Black fur, white stripes, fanny full of foul-smelling liquid — everybody can identify the striped skunk. But did you know these malodorous mammals have a number of smaller cousins marked by a pattern of black-and-white Rorschach blots? They’re known as the spotted skunks, and they do something the stripeys can’t.
Spotted skunks perform a spread-eagled handstand before they spray you.
“I jokingly call them the acrobats of the skunk world,” said Adam Ferguson, a small carnivore biologist at the Field Museum in Chicago.
Now that you’ve met the spotted skunk, here’s another important fact: There are more than one species, and parsing the difference between them is tricky. For starters, the stink-butts all look rather similar. Most scientists these days agree that there are four spotted skunk species, though earlier research pointed to as few as two species or as many as 14.
However, researchers have a new answer to this question that they published Thursday in the journal Molecular Phylogenetics and Evolution. It’s based on more than 200 DNA samples collected from spotted skunks, some of which were roadkill, in places from British Columbia to Costa Rica.
“There are definitely seven species,” says Molly McDonough, a phylogenomicist at Chicago State University and a research associate at both the Field Museum and the Smithsonian’s Museum of Natural History.

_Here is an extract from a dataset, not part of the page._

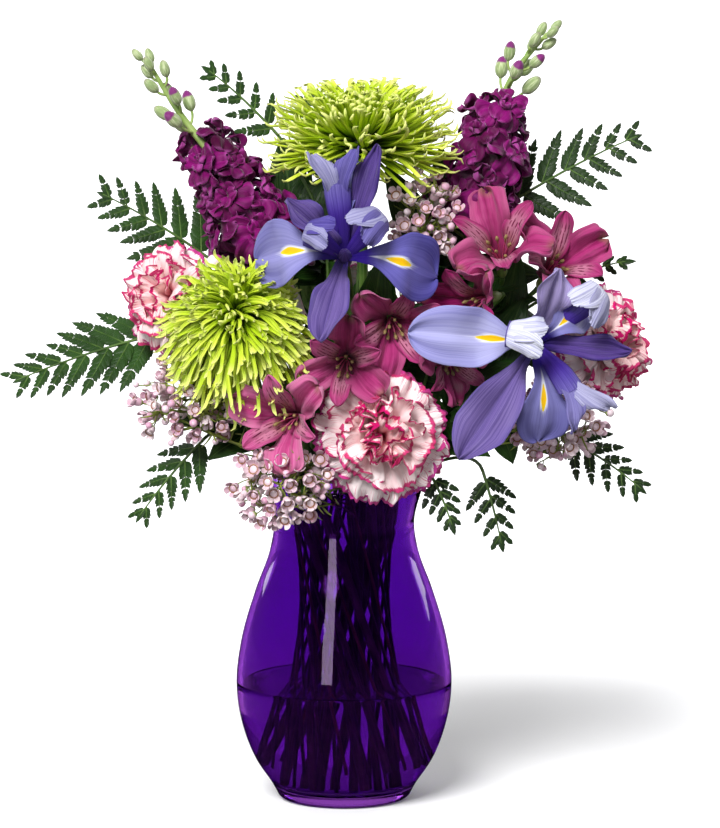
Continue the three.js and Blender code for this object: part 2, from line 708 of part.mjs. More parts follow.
// A ball whose facets each run out into a curling petal, as far as there is room for it.
// Petals that point down are longer by the share droop, and those that point up shorter.
function mumHead({ size, spread, sag, curl, droop }, frame, seed) {
  const random = randomFrom(seed);
  const ball = mergeVertices(new THREE.OctahedronGeometry(11, 3).deleteAttribute('normal')
    .deleteAttribute('uv'), 1e-3);
  ball.scale(0.95, 0.95, 0.82).translate(0, 0, 9.2);
  const points = range(ball.attributes.position.count)
    .map((i) => new THREE.Vector3().fromBufferAttribute(ball.attributes.position, i));
  const down = V(0, 0, -1).transformDirection(frame.clone().invert());
  const faces = [];
  range(ball.index.count / 3).forEach((f) => {
    const corners = range(3).map((k) => ball.index.getX(3 * f + k));
    const middle = corners.reduce((sum, c) => sum.add(points[c]), V(0, 0, 0)).divideScalar(3);
    const way = middle.clone().sub(V(0, 0, 9)).normalize();
    const tilt = Math.acos(way.z);
    if (tilt > deg(spread)) {
      faces.push(corners);
      return;
    }
    const out = V(way.x, way.y, 0).normalize();
    const bent = (a) => out.clone().multiplyScalar(Math.sin(tilt + a)).setZ(Math.cos(tilt + a));
    const fall = 1 + droop * bent(0).dot(down);
    const flat = 0.6 + 0.4 * Math.sin(Math.min(tilt, 1.6));
    const length = fall * size * flat * (0.76 + 0.3 * random()) - 9;
    const knee = along(middle, bent(0), 0.55 * length).addScaledVector(down, 0.2 * sag * length);
    const end = along(knee, bent(curl), 0.42 * length).addScaledVector(down, 0.7 * sag * length);
    const spread3 = corners.map((c) => points[c].clone().sub(middle).setLength(1.5));
    const shape = (keep) => {
      const bend = middle.clone().lerp(knee, keep);
      const last = knee.clone().lerp(end, keep).sub(knee).add(bend);
      return { ring: spread3.map((d) => bend.clone().add(d)), last };
    };
    const room = [1, 0.75, 0.5, 0.25].find((keep) => {
      const { ring, last } = shape(keep);
      const probe = tube([middle, ring[0].clone().add(ring[1]).add(ring[2]).divideScalar(3), last],
        [2, 1.6, 0], 3).applyMatrix4(frame);
      return clearOnes([probe], 0.02).length > 0;
    }) || 0.12;
    const { ring, last } = shape(room);
    const first = points.length;
    points.push(...ring, last);
    range(3).forEach((k) => {
      const n = (k + 1) % 3;
      faces.push([corners[k], corners[n], first + n], [corners[k], first + n, first + k]);
      faces.push([first + k, first + n, first + 3]);
    });
  });
  return moved([shell(points, faces)], frame);
}

function stockFloret(size, seed) {
  const random = randomFrom(seed);
  return [whorl(5, [[size * (0.92 + 0.16 * random()), 3]], {
    under: -4, over: 4.5, cleft: 0.55, frill: 1.8, turn: 6 * random(), parts: 2,
  })];
}

function alstroemeriaBloom(size, seed) {
  const s = size / 44;
  const start = 0.5 + randomFrom(seed)() * 2;
  const parts = [turned([[0, -7], [3, -2], [0, 7]], 5)];
  range(3).forEach((k) => {
    const angle = start + 2 * Math.PI * k / 3;
    parts.push(petal(angle, [
      [0, 1, 0], [11 * s, 23 * s, 9 * s], [24 * s, 34 * s, 11.5 * s], [33 * s, 36 * s, 0],
    ], { cup: 0.2 }));
    parts.push(petal(angle + Math.PI / 3, [
      [0, 1, 0], [13 * s, 30 * s, 6.5 * s], [26 * s, 41 * s, 0],
    ], { cup: 0.1 }));
  });
  return parts;
}

// ---------------------------------------------------------------- stems and heads laid out

const OUT = { iris: 15, mum: 0.4, carnation: 0, stock: 0, alstroemeria: 7 };
IRISES.forEach((b) => hearts.push({ owner: b.name, at: along(b.at, b.axis, 2), radius: 11 }));
MUMS.forEach((b) => hearts.push({ owner: b.name, at: along(b.at, b.axis, 10), radius: 17 }));
CARNATIONS.forEach((b) => hearts.push({ owner: b.name, at: along(b.at, b.axis, 10), radius: 19 }));
STOCKS.forEach((b) => pathPoints(b.path, 8).forEach((at) => hearts.push({ owner: b.name, at, radius: 9 })));
ALSTROEMERIAS.forEach((b) => b.blooms.forEach(([x, y, z, bearing, rise]) => hearts.push({
  owner: b.name, at: along(V(x, y, z), facing(bearing, rise), 4), radius: 7,
})));

const stems = [];
const tip = (at, axis, back) => along(at, axis, -back - GAP);

IRISES.forEach((b) => {
  const path = stemPath(tip(b.at, b.axis, OUT.iris - 2), b.axis, 2.9, b.name);
  const radii = path.map((_, i) => (i === path.length - 2 ? 3.2 : 2.7));
  stems.push([`${b.name}_stem`, [tube(path, radii, 5)]]);
});
MUMS.forEach((b) => {
  const path = stemPath(tip(b.at, b.axis, OUT.mum), b.axis, 2.8, b.name);
  stems.push([`${b.name}_stem`, [tube(path, path.map(() => 2.6), 5)]]);
});
CARNATIONS.forEach((b) => {
  const neck = along(b.at, b.axis, -22);
  const path = stemPath(neck, b.axis, 2.4, b.name);
  const calyx = [along(neck, b.axis, 6), along(neck, b.axis, 14), tip(b.at, b.axis, -0.3)];
  stems.push([`${b.name}_stem`, [
    tube([...path, ...calyx], [...path.map(() => 2.1), 4.6, 6, 7.6], 6),
  ]]);
});
STOCKS.forEach((b) => {
  const axis = b.path[1].clone().sub(b.path[0]).normalize();
  const path = stemPath(tip(b.path[0], axis, 0), axis, 3, b.name);
  stems.push([`${b.name}_stem`, [tube(path, path.map(() => 2.7), 5)]]);
});

// The blooms of an alstroemeria leave one stem below them on short stalks.
ALSTROEMERIAS.forEach((b) => {
  const ends = b.blooms.map(([x, y, z, bearing, rise]) => {
    const axis = facing(bearing, rise);
    return { at: tip(V(x, y, z), axis, OUT.alstroemeria), axis };
  });
  const middle = ends.reduce((sum, e) => sum.add(e.at), V(0, 0, 0)).divideScalar(ends.length);
  const fork = middle.clone().multiply(V(0.62, 0.62, 1)).add(V(0, 0, -34));
  const rise = middle.clone().sub(fork).normalize();
  const path = stemPath(fork, rise, 2.5, b.name);
  const parts = [tube([...path, along(fork, rise, 2)], [...path.map(() => 2.1), 1.6], 4)];
  ends.forEach(({ at, axis }) => {
    const span = at.distanceTo(fork);
    const curve = new THREE.CubicBezierCurve3(
      along(fork, rise, -1), along(fork, rise, 0.35 * span), along(at, axis, -0.35 * span), at,
    );
    const points = [0, 0.5, 1].map((t) => curve.getPoint(t));
    parts.push(tube(points, [1.3, 1.3, 1.5], 3));
    stemsLaid.push({ points: pathPoints(points), radius: 1.5, owner: b.name });
  });
  b.leaves.forEach(([x, y, z, width]) => parts.push(leaf(along(fork, rise, -4), V(x, y, z), width, 16)));
  stems.push([`${b.name}_stem`, parts]);
});

// ---------------------------------------------------------------- building the pieces

publish('vase', 'violet_glass', vaseBody, vaseWide);
stems.forEach(([name, parts]) => place(name, 'stem', parts));

IRISES.forEach((b) => place(`${b.name}_bloom`, 'iris', moved(irisBloom(b), seat(b.at, b.axis))));
CARNATIONS.forEach((b, i) => place(`${b.name}_head`, 'carnation',
  moved(carnationHead(b.size, 11 + i), seat(b.at, b.axis))));
ALSTROEMERIAS.forEach((b, i) => b.blooms.forEach(([x, y, z, bearing, rise, size], k) => {
  const frame = seat(V(x, y, z), facing(bearing, rise));
  place(`${b.name}_bloom_${k + 1}`, 'alstroemeria', moved(alstroemeriaBloom(size, 31 + 7 * i + k), frame));
}));
MUMS.forEach((b, i) => place(`${b.name}_head`, 'mum', mumHead(b, seat(b.at, b.axis), 51 + i)));

STOCKS.forEach((b, i) => {
  const curve = new THREE.CatmullRomCurve3(b.path);
  const spine = range(5).map((k) => curve.getPoint(k / 4));
  const rod = tube(spine, [3, 3, 3, 2.8, 2.6], 4);
  const florets = range(10).flatMap((k) => {
    const t = (k + 0.4) / 10;
    const run = curve.getTangent(t);
    const frame = seat(curve.getPoint(t), run);
    const turn = k * GOLDEN + i;
    const out = V(Math.cos(turn), Math.sin(turn), 0).transformDirection(frame);
    const axis = out.clone().addScaledVector(run, 0.35 + 0.5 * t).normalize();
    const centre = along(curve.getPoint(t), axis, 19 - 7 * t);
    const stalk = tube([along(curve.getPoint(t), axis, 0.5), along(centre, axis, -1)], [1.2, 1.2], 3);
    const flower = moved(stockFloret(20 - 6 * t, 71 + 20 * i + k), seat(centre, axis));
    return clearOnes([flower[0]], 0.1).length ? [stalk, ...flower] : [];
  });
  place(`${b.name}_florets`, 'stock', [rod, ...florets]);
  const top = b.path[2];
  const run = b.tip[0].clone().sub(top).normalize();
  const green = [tube([along(top, run, GAP), ...b.tip], [2.3, 1.9, 1.2], 5)];
  const line = new THREE.CatmullRomCurve3([top, ...b.tip]);
  range(6).forEach((k) => {
    const t = 0.28 + 0.72 * k / 5;
    const frame = seat(line.getPoint(t), line.getTangent(t));
    const out = V(Math.cos(k * GOLDEN), Math.sin(k * GOLDEN), 0).transformDirection(frame);
    const axis = out.addScaledVector(line.getTangent(t), 0.9).normalize();
    const length = 15 - 6 * t;
    const bud = turned([[0.7, 0], [0.26 * length, 0.62 * length], [0, length]], 4);
    green.push(...moved([bud], seat(line.getPoint(t), axis)));
  });
  place(`${b.name}_tip`, 'stem', green);
});

// A slender stalk that finds its way between everything already placed.
function slenderPath(b, end, axis, radius) {
  return stemPath(end, axis, radius, b.name, 5, (path) => {
    const upper = tube(path.slice(1), path.slice(1).map(() => radius), 3);
    return clearOnes([upper], 0.0005).length > 0;
  });
}

SPRAYS.forEach((b, i) => {
  const random = randomFrom(91 + i);
  const path = slenderPath(b, along(b.at, b.axis, 0.4 * b.size[0]), b.axis, 1.4);
  const stalk = tube(path, path.map((_, k) => (k === path.length - 1 ? 0.8 : 1.2)), 3);
  const walk = pathPoints(path, 2).slice(-26);
  const flowers = range(b.count).flatMap((k) => {
    const turn = k * GOLDEN;
    const high = -1 + 2 * (k + 0.5) / b.count;
    const flat = Math.sqrt(1 - high * high) * (0.8 + 0.25 * random());
    const offset = V(flat * Math.cos(turn) * b.size[0], flat * Math.sin(turn) * b.size[1], high * b.size[2]);
    const centre = b.at.clone().add(offset).addScaledVector(b.axis, 0.3 * b.size[0]);
    const from = walk[Math.floor(25 * (k + 0.7) / b.count)];
    const axis = offset.clone().normalize().add(b.axis).add(V(0, -0.5, 0.3)).normalize();
    const flower = cup(from, centre, axis, 6.4 + 1.6 * random());
    return clearOnes([flower], 0.004);
  });
  place(b.name, 'waxflower', [stalk, ...flowers]);
});

FRONDS.forEach((b) => {
  const run = b.to.clone().sub(b.from).normalize();
  const path = slenderPath(b, b.from, along(run, V(0, 0, 1), 0.3).normalize(), 1.3);
  const sag = b.from.clone().lerp(b.to, 0.55).add(V(0, 0, 4));
  const curve = new THREE.QuadraticBezierCurve3(b.from, sag, b.to);
  const stalk = tube([...path, curve.getPoint(0.12)], [...path.map(() => 1.2), 0.8], 3);
  const room = (spots) => [1, 0.75, 0.5, 0.25].find((share) => {
    const [root, left, right, end] = spots(share);
    const leaflet = blade([[root], [left, left.clone().lerp(right, 0.5), right], [end]], 1.6);
    return clearOnes([leaflet], 0.01).length;
  }) || 0.12;
  place(b.name, 'fern', [stalk, frondBlade(curve, b.face, b.half, b.pairs, room)]);
});

// Each leaf leaves the stalk some way below its own tip, as far as the others let it through.
SPRIGS.forEach((b) => {
  const path = slenderPath(b, b.at, b.axis, 1.4);
  const stalk = tube(path, path.map((_, k) => (k === path.length - 1 ? 0.9 : 1.3)), 3);
  const walk = pathPoints(path, 2).slice(-22);
  const leaves = b.leaves.map(([x, y, z, width], k) => {
    const from = walk[Math.round(21 * (k + 0.4) / b.leaves.length)];
    return sprigLeaf(from, V(x, y, z), width);
  });
  place(b.name, 'greenery', [stalk, ...clearOnes(leaves, 0.4)]);
});

// Water, with the stems standing in holes in it.
const inner = VASE_INSIDE.slice().reverse();
const waterProfile = [[0, 7 + GAP]];
inner.slice(1).filter(([, z]) => z < WATER_LEVEL - 2).forEach(([r, z]) => {
  waterProfile.push([r - GAP * 1.1, z + GAP * (z < 12 ? 1 : 0.4)]);
});
waterProfile.push([59.6 - GAP * 1.1, WATER_LEVEL], [0, WATER_LEVEL]);
const water = solid(lathed(waterProfile));
const wideWater = solid(grown(lathed(waterProfile), GAP));
const standing = joined(finished.filter((piece) => piece.name !== 'vase').map((piece) => piece.wide));
publish('water', 'water', mainBody(water.subtract(standing)), wideWater);

export default bunch;
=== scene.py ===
"""Irises in a vase: a mixed bunch of cut flowers and fern in a violet glass vase.

Sizes are in millimetres until a mesh is made. +Z is up and the front of the bunch is -Y.
"""

import math

import bpy
import numpy as np
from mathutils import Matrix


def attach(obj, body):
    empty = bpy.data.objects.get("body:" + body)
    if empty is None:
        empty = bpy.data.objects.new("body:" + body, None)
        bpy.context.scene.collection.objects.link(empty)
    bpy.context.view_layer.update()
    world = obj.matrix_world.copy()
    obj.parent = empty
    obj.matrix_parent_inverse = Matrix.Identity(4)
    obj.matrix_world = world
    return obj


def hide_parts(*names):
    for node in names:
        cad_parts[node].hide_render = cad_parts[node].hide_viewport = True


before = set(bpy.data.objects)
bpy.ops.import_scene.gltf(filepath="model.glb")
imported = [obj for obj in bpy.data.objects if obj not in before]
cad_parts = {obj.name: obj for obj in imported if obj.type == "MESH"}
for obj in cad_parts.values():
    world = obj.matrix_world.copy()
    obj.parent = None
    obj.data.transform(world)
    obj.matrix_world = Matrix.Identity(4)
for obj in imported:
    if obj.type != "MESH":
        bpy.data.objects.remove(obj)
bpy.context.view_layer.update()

GOLDEN = math.pi * (3 - math.sqrt(5))
ROUND = 6.28                  # end of the range of random angles and phases

PICTURE_HEIGHT = 828          # pixels
PIXEL = 0.58e-3               # metres that one pixel covers at the vase
CAMERA_DISTANCE = 3.0         # metres
CAMERA_TILT = 8               # degrees downwards
CAMERA_AIM = 9.3e-3, 226e-3   # metres to the right and up
SENSOR = 36                   # millimetres
LAMP_AIM_HEIGHT = 0.22        # metres
FLOOR_HALF = 40               # metres


# ---------------------------------------------------------------- finishes

def sums(operation, turned=False):
    """One sort of sum with values, with its two terms turned round if it is asked for."""
    def work_out(self, *others):
        terms = (self, *others)
        return self.nodes.work(operation, *(terms[::-1] if turned else terms))
    return work_out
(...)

Dr. McDonough and Dr. Ferguson, the colead authors of the new study, are also married. She calls him the skunk wrassler, and he calls her the lab wizard. When he proposed, he even slipped the ring into a box of DNA prep products.
It’s like they say, the couple that gets sprayed together, stays together.
“If you approach the skunk very quietly and gently, they tend not to spray,” Dr. Ferguson said. “But I say skunks are like people. Some of them are just jerks.”
Even though spotted skunks do all they can to keep researchers at a distance, there are several compelling reasons to study the pint-size carnivores.
For instance, now that researchers have mapped out seven distinct lineages according to genomic similarities, they can see that the spotted skunks have diversified much more than their close relatives, the striped skunks and hog-nosed skunks (which look a bit like a skunk version of a black and white cookie). This is curious, and the scientists suspect it has something to do with spotted skunks being the smallest of North America’s stinkers.
“We would kind of hypothesize that they’re more rodent-like,” Dr. Ferguson said, referring to the two-pound skunks’ inability to travel very far in any direction and their relatively quick breeding cycles.
These factors seem to have allowed the spotted skunks to branch into new species over the course of the last ice age and its alterations to North America’s climate.
The researchers also found that most of the spotted skunk species could be divided into two groups, or clades, three of which hailed from the east and three from the west. (The seventh spotted skunk species, Spilogale yucatanensis, is a bit of a weirdo, being native to Mexico’s Yucatán Peninsula but sharing the closest evolutionary relationship with S. putorius, which is native to Florida and the American Southeast.)
The greatest distinction between the two clades is that they seem to reproduce in entirely different ways. In the eastern clade, females tend to be pregnant for around 50 to 65 days, mating in March or April and giving birth in May or June. Out west, spotted skunks usually breed in the fall around September or October, and then give birth in April or May for a total gestation time of 180 to 200 days.
How is this possible? There’s evidence that the western skunks use a strategy known as delayed implantation, where a fertilized egg goes into a period of dormancy before development. Females from many mammal species, from bats to bears, use this practice to conserve resources and survive seasonal shortages of food.
And because representatives from both clades have overlapping territories in places like Texas, you could have two spotted skunks in the same place that appear identical but who apparently cannot breed with each other because their reproductive strategies are incompatible.
So, what’s it like to study skunks with your significant other? Well, once upon a time in Mexico, a hog-nosed skunk had just sprayed Dr. Ferguson in the face, rendering him temporarily blind.
“While I ran screaming for water, she actually asked me, ‘Do I help you or do I catch the skunk?’” he said.
Not wanting to lose the data point, Dr. McDonough caught the skunk.